WHAT YOU HAVE TO DO
Among the lines of data below, reproduce only those from the one with "BASE_STATIONS, base_silver, parts)" through the one with "for node in", exactly as they stand, both ends included.

GIVEN DATA
-- Begin --
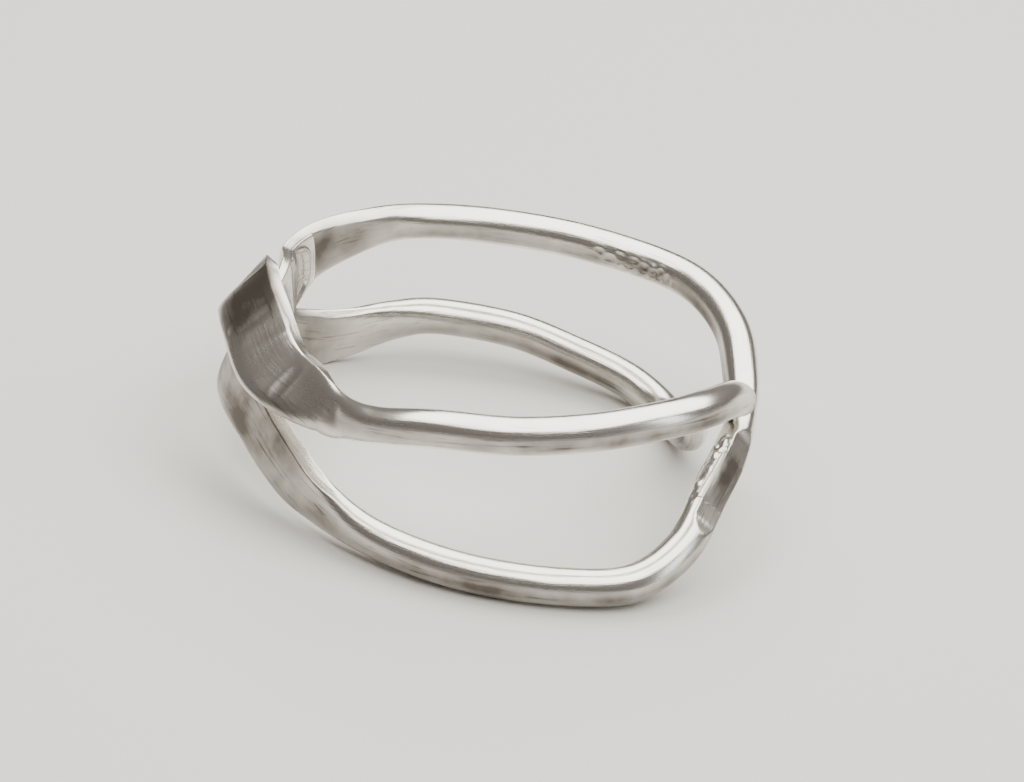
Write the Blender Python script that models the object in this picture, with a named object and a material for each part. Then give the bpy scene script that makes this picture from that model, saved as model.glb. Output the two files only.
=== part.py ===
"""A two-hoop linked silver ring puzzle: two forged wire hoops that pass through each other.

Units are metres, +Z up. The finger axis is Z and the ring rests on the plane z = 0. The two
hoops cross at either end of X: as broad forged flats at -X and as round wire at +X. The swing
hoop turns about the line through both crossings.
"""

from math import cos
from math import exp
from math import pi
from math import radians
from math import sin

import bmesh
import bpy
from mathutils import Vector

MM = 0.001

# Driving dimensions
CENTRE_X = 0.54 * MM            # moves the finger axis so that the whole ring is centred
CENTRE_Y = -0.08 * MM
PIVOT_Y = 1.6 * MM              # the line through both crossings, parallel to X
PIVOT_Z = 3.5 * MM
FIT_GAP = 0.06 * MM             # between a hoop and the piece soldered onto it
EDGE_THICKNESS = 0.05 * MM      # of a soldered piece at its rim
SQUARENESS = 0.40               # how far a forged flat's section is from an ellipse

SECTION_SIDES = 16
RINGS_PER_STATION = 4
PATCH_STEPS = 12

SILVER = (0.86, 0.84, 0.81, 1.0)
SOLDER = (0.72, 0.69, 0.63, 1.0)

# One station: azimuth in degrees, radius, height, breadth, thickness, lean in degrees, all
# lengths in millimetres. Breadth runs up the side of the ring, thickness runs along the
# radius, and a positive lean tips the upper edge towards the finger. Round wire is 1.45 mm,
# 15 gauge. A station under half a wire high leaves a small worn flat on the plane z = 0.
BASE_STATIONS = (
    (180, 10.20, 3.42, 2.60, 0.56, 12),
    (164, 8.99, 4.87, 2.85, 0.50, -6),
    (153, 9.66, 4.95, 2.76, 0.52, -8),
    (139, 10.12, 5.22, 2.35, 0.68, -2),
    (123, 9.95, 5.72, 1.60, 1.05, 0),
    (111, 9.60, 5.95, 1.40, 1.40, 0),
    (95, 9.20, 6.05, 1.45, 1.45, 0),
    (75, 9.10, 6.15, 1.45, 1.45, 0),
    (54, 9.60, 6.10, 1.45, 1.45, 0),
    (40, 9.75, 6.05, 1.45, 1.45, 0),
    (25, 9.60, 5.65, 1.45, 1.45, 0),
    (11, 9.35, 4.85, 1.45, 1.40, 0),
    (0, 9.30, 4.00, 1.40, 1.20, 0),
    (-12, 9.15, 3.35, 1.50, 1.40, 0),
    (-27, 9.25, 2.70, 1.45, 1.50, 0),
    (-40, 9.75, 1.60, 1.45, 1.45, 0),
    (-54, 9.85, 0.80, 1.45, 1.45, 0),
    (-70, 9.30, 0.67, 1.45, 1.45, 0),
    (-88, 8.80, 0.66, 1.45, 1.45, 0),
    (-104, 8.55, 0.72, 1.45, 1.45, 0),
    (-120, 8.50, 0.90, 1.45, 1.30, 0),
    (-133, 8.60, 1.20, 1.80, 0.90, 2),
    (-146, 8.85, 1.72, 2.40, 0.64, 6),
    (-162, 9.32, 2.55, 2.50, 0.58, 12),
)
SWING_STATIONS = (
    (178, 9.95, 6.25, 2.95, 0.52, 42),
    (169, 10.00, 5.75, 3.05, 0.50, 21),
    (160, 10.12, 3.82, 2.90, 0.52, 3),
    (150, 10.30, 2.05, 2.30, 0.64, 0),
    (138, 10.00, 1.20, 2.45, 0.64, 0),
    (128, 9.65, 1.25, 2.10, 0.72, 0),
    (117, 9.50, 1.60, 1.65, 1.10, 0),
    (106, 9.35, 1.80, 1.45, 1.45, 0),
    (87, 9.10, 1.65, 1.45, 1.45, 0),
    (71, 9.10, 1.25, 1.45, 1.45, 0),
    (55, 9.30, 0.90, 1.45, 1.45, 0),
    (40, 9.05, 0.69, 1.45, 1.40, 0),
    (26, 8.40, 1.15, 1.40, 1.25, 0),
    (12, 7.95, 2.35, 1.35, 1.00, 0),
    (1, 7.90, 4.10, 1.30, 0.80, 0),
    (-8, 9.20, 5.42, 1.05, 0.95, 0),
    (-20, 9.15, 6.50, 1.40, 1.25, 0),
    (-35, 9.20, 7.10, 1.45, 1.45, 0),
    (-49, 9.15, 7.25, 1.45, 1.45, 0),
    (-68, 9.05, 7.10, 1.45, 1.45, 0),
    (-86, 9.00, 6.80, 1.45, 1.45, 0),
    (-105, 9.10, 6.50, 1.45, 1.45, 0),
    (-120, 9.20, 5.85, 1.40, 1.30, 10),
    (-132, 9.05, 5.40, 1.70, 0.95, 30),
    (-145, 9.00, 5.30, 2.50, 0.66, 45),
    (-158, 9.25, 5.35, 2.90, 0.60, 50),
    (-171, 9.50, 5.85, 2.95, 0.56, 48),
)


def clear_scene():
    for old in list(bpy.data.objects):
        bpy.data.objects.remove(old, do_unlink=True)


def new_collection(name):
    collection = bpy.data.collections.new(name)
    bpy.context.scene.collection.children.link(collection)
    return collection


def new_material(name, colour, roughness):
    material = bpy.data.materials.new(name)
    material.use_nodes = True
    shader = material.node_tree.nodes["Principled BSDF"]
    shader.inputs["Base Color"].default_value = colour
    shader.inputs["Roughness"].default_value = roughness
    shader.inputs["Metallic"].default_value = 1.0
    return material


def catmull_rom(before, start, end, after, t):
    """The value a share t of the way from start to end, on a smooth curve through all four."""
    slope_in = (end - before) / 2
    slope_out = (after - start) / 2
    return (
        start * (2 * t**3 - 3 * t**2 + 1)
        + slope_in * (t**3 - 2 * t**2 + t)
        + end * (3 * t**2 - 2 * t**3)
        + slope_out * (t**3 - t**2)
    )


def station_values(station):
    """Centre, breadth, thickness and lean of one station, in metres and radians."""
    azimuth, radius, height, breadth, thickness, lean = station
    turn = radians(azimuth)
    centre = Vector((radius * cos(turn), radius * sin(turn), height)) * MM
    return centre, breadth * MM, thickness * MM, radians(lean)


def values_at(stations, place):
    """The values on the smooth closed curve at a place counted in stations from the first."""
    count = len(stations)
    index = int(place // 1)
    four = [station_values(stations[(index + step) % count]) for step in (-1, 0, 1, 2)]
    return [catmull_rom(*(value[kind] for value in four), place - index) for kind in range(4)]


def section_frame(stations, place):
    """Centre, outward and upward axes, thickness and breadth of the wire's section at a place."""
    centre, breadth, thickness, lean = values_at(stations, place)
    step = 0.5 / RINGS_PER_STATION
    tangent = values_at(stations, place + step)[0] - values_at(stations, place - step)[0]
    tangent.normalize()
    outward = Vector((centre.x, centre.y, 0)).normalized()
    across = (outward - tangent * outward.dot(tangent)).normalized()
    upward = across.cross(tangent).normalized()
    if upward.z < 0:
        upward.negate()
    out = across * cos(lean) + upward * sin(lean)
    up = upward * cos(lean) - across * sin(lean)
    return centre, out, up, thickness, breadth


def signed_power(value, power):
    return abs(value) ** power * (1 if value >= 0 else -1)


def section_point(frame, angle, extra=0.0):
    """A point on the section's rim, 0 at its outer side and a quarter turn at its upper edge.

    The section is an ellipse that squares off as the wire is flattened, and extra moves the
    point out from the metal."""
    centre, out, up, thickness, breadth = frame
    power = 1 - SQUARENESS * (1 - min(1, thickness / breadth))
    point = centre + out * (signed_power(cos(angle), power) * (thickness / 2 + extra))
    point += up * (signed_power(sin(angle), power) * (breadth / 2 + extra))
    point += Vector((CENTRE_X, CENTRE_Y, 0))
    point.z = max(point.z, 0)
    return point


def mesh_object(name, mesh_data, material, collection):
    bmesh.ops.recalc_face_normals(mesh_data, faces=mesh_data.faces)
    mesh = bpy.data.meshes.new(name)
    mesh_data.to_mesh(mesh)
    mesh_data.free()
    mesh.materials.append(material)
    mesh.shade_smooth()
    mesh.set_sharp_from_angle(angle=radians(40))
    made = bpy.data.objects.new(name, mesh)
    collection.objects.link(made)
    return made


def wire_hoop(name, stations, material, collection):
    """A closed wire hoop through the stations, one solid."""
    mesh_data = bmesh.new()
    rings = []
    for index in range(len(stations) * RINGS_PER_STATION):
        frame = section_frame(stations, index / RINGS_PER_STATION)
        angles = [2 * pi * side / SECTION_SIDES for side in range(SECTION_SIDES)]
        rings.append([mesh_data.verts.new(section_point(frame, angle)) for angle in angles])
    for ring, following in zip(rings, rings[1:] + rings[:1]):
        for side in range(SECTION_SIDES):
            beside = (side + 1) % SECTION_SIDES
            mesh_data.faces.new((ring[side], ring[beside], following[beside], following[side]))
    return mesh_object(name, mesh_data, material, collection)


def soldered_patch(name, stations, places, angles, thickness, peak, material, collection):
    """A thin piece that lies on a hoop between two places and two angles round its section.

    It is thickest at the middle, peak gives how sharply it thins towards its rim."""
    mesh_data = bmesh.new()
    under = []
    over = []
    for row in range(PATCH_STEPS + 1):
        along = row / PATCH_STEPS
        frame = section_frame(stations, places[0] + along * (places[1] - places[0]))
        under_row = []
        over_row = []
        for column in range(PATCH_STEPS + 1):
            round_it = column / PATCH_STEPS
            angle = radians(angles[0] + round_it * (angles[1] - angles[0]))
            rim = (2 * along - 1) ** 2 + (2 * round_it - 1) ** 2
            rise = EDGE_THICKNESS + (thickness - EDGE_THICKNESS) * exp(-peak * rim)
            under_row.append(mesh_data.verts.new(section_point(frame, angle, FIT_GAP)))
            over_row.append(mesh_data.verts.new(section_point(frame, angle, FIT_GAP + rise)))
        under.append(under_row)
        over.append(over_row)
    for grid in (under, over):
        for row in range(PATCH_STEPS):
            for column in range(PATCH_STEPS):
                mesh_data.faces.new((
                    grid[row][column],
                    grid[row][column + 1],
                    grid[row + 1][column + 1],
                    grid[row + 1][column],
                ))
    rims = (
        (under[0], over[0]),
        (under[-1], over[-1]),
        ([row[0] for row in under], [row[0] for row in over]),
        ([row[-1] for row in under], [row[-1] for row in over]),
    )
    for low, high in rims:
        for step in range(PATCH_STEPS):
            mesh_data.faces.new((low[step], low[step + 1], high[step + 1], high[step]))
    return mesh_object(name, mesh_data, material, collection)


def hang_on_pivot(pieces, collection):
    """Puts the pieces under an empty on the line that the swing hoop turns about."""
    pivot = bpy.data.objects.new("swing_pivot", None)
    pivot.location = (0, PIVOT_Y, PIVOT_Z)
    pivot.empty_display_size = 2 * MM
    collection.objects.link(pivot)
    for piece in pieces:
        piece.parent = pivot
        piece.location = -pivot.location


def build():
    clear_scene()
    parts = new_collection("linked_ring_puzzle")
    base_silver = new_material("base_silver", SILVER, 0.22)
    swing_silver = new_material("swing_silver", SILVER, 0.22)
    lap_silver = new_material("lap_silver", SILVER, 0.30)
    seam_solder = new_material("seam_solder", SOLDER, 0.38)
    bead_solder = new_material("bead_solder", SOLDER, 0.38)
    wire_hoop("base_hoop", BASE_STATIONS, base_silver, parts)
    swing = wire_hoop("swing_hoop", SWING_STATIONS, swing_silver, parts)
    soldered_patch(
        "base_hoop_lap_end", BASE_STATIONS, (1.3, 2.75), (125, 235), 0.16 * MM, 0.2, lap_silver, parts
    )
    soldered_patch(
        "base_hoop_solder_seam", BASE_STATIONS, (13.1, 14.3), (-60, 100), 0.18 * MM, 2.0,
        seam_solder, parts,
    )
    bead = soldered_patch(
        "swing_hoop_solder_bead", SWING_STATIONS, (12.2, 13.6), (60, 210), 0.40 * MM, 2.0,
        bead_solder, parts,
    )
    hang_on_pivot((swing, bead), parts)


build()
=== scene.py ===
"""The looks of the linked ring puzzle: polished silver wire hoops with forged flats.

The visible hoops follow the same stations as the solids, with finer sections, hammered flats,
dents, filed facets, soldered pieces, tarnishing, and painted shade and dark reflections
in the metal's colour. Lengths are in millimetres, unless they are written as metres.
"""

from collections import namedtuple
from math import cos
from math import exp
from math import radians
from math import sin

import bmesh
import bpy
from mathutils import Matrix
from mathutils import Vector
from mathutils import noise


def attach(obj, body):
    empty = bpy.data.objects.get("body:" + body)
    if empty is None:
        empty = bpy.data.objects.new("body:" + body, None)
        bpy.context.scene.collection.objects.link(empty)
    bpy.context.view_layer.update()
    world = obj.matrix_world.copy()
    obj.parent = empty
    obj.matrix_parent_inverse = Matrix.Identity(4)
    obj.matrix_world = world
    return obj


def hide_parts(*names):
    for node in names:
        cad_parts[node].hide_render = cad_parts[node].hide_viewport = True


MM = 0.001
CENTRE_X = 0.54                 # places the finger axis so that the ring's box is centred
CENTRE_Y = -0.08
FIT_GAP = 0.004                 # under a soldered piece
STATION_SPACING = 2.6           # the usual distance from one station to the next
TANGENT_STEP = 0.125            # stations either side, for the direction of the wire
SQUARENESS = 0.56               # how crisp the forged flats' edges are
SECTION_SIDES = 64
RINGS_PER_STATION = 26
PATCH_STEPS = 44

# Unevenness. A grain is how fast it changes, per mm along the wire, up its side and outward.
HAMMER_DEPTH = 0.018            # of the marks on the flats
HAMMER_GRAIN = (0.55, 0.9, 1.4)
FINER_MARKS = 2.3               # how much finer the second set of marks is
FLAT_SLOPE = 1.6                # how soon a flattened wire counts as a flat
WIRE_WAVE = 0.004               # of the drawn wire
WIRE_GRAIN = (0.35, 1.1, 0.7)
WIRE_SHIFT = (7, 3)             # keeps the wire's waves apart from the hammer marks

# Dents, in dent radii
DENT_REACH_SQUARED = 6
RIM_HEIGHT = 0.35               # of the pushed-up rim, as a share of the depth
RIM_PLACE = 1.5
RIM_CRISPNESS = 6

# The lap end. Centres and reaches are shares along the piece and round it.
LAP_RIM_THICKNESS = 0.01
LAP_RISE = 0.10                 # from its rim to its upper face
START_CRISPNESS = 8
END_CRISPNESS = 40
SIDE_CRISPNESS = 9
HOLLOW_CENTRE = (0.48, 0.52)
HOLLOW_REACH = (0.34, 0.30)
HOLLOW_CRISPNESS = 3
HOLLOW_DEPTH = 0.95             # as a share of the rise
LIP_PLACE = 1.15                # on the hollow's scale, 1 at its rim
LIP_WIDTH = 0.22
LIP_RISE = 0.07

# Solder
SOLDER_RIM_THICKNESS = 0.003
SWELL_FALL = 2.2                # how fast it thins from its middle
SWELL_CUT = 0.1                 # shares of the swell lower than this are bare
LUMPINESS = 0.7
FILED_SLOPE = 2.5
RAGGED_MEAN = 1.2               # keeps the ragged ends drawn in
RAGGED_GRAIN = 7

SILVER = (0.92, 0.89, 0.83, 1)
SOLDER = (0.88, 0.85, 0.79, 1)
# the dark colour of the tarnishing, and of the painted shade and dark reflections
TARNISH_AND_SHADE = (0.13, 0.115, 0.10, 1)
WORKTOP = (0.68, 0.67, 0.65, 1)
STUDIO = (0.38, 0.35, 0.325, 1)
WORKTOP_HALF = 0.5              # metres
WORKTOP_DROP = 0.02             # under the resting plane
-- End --
EXPECTED ANSWER
    wire_hoop("base_hoop", BASE_STATIONS, base_silver, parts)
    swing = wire_hoop("swing_hoop", SWING_STATIONS, swing_silver, parts)
    soldered_patch(
        "base_hoop_lap_end", BASE_STATIONS, (1.3, 2.75), (125, 235), 0.16 * MM, 0.2, lap_silver, parts
    )
    soldered_patch(
        "base_hoop_solder_seam", BASE_STATIONS, (13.1, 14.3), (-60, 100), 0.18 * MM, 2.0,
        seam_solder, parts,
    )
    bead = soldered_patch(
        "swing_hoop_solder_bead", SWING_STATIONS, (12.2, 13.6), (60, 210), 0.40 * MM, 2.0,
        bead_solder, parts,
    )
    hang_on_pivot((swing, bead), parts)


build()
=== scene.py ===
"""The looks of the linked ring puzzle: polished silver wire hoops with forged flats.

The visible hoops follow the same stations as the solids, with finer sections, hammered flats,
dents, filed facets, soldered pieces, tarnishing, and painted shade and dark reflections
in the metal's colour. Lengths are in millimetres, unless they are written as metres.
"""

from collections import namedtuple
from math import cos
from math import exp
from math import radians
from math import sin

import bmesh
import bpy
from mathutils import Matrix
from mathutils import Vector
from mathutils import noise


def attach(obj, body):
    empty = bpy.data.objects.get("body:" + body)
    if empty is None:
        empty = bpy.data.objects.new("body:" + body, None)
        bpy.context.scene.collection.objects.link(empty)
    bpy.context.view_layer.update()
    world = obj.matrix_world.copy()
    obj.parent = empty
    obj.matrix_parent_inverse = Matrix.Identity(4)
    obj.matrix_world = world
    return obj


def hide_parts(*names):
    for node in names:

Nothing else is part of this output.